▶ EXERCISE MATERIALS
⁂

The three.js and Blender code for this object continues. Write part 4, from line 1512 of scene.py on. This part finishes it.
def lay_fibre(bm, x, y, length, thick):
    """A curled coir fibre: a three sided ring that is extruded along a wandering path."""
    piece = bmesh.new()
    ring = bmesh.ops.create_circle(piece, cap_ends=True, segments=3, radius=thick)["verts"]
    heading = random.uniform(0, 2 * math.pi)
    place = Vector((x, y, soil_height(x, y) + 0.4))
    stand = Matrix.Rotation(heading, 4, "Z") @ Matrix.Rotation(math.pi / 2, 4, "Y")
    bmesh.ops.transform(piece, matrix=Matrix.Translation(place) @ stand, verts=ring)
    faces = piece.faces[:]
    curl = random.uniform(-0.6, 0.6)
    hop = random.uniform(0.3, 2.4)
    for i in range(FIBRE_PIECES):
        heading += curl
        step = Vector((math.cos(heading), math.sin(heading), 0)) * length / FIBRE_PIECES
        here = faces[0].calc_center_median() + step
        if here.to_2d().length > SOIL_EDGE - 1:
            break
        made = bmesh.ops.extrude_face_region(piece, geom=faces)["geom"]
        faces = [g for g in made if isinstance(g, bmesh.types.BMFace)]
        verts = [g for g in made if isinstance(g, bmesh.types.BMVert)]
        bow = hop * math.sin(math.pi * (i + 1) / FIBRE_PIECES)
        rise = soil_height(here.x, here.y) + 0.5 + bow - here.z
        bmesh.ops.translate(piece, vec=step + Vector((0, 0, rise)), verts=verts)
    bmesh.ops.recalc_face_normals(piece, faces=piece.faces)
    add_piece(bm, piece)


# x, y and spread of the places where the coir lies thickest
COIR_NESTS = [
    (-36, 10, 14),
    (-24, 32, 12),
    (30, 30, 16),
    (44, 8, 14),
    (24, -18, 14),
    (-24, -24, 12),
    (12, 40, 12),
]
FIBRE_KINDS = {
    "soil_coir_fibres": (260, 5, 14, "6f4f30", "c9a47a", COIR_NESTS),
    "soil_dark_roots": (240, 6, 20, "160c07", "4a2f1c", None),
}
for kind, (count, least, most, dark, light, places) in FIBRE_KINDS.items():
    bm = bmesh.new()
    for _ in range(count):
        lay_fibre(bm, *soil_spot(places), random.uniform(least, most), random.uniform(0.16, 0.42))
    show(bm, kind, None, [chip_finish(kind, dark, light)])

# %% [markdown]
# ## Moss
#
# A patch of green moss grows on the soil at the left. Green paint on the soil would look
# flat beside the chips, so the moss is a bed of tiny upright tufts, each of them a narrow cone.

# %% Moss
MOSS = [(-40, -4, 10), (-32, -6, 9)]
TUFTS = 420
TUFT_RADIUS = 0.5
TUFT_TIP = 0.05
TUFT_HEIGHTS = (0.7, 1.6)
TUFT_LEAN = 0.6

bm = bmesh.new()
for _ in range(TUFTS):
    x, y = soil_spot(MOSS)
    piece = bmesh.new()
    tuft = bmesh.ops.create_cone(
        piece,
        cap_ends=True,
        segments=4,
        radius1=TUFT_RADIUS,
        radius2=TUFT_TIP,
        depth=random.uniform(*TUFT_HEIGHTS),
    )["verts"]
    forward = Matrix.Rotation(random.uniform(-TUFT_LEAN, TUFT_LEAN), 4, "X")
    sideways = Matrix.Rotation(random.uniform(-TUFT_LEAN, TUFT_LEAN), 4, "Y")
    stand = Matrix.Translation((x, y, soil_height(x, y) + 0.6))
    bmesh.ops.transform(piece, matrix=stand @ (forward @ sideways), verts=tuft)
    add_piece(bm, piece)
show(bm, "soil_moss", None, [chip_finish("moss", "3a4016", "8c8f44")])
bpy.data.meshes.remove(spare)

⁂

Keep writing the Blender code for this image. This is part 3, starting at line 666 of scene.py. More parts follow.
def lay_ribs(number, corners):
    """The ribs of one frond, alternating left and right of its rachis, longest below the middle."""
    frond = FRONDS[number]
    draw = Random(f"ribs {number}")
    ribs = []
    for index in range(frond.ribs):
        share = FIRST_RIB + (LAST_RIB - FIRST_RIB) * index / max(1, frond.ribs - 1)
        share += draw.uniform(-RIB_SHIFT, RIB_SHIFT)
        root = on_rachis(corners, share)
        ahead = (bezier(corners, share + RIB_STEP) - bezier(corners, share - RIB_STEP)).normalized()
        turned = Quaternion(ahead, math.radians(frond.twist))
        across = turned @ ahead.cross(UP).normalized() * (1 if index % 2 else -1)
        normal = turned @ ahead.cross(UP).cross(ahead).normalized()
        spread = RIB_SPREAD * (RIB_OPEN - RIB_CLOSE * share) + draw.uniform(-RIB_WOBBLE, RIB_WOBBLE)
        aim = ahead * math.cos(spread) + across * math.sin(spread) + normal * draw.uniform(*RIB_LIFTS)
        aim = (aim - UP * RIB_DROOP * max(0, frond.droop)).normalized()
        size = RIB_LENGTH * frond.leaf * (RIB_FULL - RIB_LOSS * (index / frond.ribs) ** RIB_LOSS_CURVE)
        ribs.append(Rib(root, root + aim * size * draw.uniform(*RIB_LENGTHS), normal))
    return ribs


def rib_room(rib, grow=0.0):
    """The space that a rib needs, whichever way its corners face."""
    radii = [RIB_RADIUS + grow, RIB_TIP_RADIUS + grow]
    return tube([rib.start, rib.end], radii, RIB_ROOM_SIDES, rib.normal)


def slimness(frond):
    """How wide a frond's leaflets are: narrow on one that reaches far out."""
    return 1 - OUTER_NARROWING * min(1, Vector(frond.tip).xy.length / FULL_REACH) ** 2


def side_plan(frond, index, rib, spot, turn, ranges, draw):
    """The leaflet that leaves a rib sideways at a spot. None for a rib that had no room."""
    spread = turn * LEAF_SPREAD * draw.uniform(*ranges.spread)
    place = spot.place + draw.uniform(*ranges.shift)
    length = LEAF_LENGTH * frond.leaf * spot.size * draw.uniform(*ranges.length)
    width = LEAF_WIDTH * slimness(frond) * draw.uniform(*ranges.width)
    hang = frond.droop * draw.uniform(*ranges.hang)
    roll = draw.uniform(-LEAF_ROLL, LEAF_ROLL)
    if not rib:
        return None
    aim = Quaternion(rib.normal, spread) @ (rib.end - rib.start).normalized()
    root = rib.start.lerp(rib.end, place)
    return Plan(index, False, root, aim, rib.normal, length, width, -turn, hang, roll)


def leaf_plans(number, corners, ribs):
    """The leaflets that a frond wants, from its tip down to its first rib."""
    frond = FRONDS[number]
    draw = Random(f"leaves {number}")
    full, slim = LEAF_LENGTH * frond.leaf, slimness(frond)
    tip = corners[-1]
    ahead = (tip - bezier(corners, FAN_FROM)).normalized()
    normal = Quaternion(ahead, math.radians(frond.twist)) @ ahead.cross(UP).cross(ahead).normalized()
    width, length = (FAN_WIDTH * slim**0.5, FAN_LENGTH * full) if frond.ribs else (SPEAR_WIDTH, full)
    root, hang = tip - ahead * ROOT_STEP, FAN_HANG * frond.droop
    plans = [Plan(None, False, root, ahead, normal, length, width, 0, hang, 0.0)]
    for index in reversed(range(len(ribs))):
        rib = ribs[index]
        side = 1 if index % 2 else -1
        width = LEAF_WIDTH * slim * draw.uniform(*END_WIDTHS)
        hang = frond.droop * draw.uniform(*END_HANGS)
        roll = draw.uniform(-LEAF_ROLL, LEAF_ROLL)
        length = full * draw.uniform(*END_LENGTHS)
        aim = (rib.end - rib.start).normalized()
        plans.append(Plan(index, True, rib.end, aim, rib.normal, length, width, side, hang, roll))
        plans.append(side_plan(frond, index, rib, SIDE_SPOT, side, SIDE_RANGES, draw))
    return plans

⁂

▶ GIVEN PROBLEM
Write out again only the lines from the line containing "Keep writing the" through the line containing "radii, RIB_ROOM_SIDES, rib.normal)", both included, exactly as they are.

▶ ANSWER
Keep writing the Blender code for this image. This is part 3, starting at line 666 of scene.py. More parts follow.
def lay_ribs(number, corners):
    """The ribs of one frond, alternating left and right of its rachis, longest below the middle."""
    frond = FRONDS[number]
    draw = Random(f"ribs {number}")
    ribs = []
    for index in range(frond.ribs):
        share = FIRST_RIB + (LAST_RIB - FIRST_RIB) * index / max(1, frond.ribs - 1)
        share += draw.uniform(-RIB_SHIFT, RIB_SHIFT)
        root = on_rachis(corners, share)
        ahead = (bezier(corners, share + RIB_STEP) - bezier(corners, share - RIB_STEP)).normalized()
        turned = Quaternion(ahead, math.radians(frond.twist))
        across = turned @ ahead.cross(UP).normalized() * (1 if index % 2 else -1)
        normal = turned @ ahead.cross(UP).cross(ahead).normalized()
        spread = RIB_SPREAD * (RIB_OPEN - RIB_CLOSE * share) + draw.uniform(-RIB_WOBBLE, RIB_WOBBLE)
        aim = ahead * math.cos(spread) + across * math.sin(spread) + normal * draw.uniform(*RIB_LIFTS)
        aim = (aim - UP * RIB_DROOP * max(0, frond.droop)).normalized()
        size = RIB_LENGTH * frond.leaf * (RIB_FULL - RIB_LOSS * (index / frond.ribs) ** RIB_LOSS_CURVE)
        ribs.append(Rib(root, root + aim * size * draw.uniform(*RIB_LENGTHS), normal))
    return ribs


def rib_room(rib, grow=0.0):
    """The space that a rib needs, whichever way its corners face."""
    radii = [RIB_RADIUS + grow, RIB_TIP_RADIUS + grow]
    return tube([rib.start, rib.end], radii, RIB_ROOM_SIDES, rib.normal)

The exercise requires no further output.